The Humanity of our “Heroes of the Faith”

Momma Bear and I were up talking last night. We put the kiddos to bed and began talking through some ideas about the baby that’s on the way. We have a girls name that has been set since we started dating. We have a boys name. The boys name is based off two Christian preachers in evangelical history who have had some influence on me.

After writing on the puritans and their error regarding slavery, I’ve not been able to get it off my mind.

What if I was to name my son after a guy who supported slavery? What if I named him after a guy who had a racist heart?

So I’ve been asking around and doing some research on the guys who I admired for so long. Momma Bear and I have a name we are thinking about going with. But last night as we were up talking, I was thinking through how deep of an issue race is.

My problem with the way these pastors and preachers viewed race is not simply because my family, although it highly upsets me for that reason. It’s because it reveals to me several things.
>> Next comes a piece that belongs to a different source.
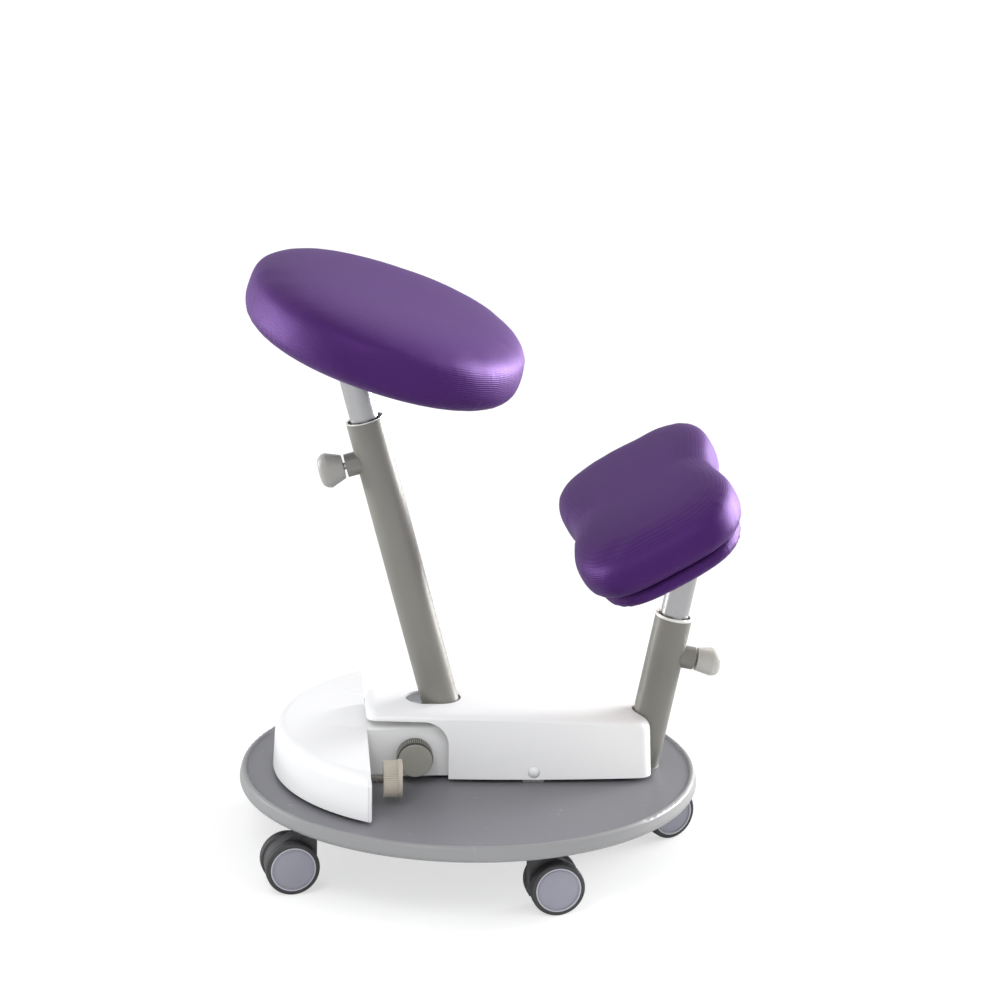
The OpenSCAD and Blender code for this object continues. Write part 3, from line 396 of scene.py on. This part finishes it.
outline = [(0, cover_low), (shell_r, cover_low)]
outline += [tuple(p) for p in bend(Vector((220, 133)), Vector((218, 143)), Vector((207, 146)), 12)]
outline += [(165, 148.6), (shell_face, 151), (60, 152.3), (0, 153)]
shell_data = bpy.data.meshes.new("rear_shell")
shell_data.from_pydata([(disc_x - r * MM, 0, z * MM) for r, z in outline],
                       [(i, i + 1) for i in range(len(outline) - 1)], [])
rear_shell = new_piece("rear_shell", shell_data)
pick(rear_shell, "EDGE", lambda m, n: True)
bpy.ops.mesh.spin(steps=192, angle=2 * math.pi, center=(disc_x, 0, 0), axis=(0, 0, 1))
bpy.ops.mesh.select_all(action="SELECT")
bpy.ops.mesh.remove_doubles(threshold=1e-5)
bpy.ops.mesh.select_all(action="SELECT")
bpy.ops.mesh.bisect(plane_co=(disc_x - shell_face * MM, 0, 0), plane_no=(1, 0, 0),
                    use_fill=True, clear_outer=True)
bpy.ops.mesh.select_all(action="SELECT")
bpy.ops.mesh.normals_make_consistent(inside=False)
bpy.ops.object.mode_set(mode="OBJECT")
neck_line = [(-187.5, 0.7, 143), (-170, 0.79, 147.8), (-152.5, 0.86, 151.5), (-135, 0.945, 154),
             (-shell_face, 1, 155.5), (-85, 1, 156.6), (-50, 1, 157.7), (-neck_front, 1, 158.5)]
neck = skin("neck", [arch(x, neck_half * share, neck_half * share - neck_draft,
                          top - neck_shoulder, top) for x, share, top in neck_line])
cut(rear_shell, neck, "UNION")
shell(rear_shell, lambda m, n: n.z < -0.95 or (n.x > 0.95 and m.x > disc_x - 0.05))
cut(rear_shell, block("roof_cut", at=(disc_x - 0.022, 0, 0.157), size=(0.128, 0.052, 0.032)))
cut(rear_shell, pin("pivot_cut", at=(tilt_x, -0.045, tilt_z), turn=ACROSS,
                    radius=0.0098, depth=0.06, vertices=64))
cut(rear_shell, pin("screw_cut", at=(disc_x - shell_face * MM, tension_y, tension_z), turn=ALONG,
                    radius=0.0053, depth=0.03, vertices=48))
smooth(rear_shell)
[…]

1) If you were unwilling to address these social ills as a preacher then your theology obviously is disconnected from the human experience.
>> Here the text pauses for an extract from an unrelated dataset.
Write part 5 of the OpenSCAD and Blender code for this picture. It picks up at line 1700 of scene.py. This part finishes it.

How can you say that you believe in the Imago Dei yet allow the mistreatment of other image bearers based on their race without voicing concern? Galatians mentions that there is neither Jew nor Greek because we are all one in Christ Jesus.

2) If you as a preacher are unwilling to voice concern on a big issue like this, then what other issues did you remain silent on?

I know this seems like I’m coming down too hard over this but my concern is, do we see how big of a miss this was? There were voices who spoke up about the evils of slavery. Yes, these preachers would have lost some of their following and appeal but is it worth it, I’d say so.

Spurgeon’s books were banned in the south because he spoke against it. A worthy sacrifice to side with truth. This is the kind of culture Tom Skinner spoke against. The people who only wanted him to follow Jesus but could care less about his suffering and the mistreatment he was receiving.

So back in our house, Momma Bear and I sat discussing all of this. We reminded each other of our own blind spots and the need for constant Sanctification. We sat there disillusioned about the status of “Heroes of the Faith” who may not have embraced our interracial relationship. Thinking about this really has been rough.

But we ended the night remembering that sinful man is not who we follow. We all follow one who loved all, came for all and died for all.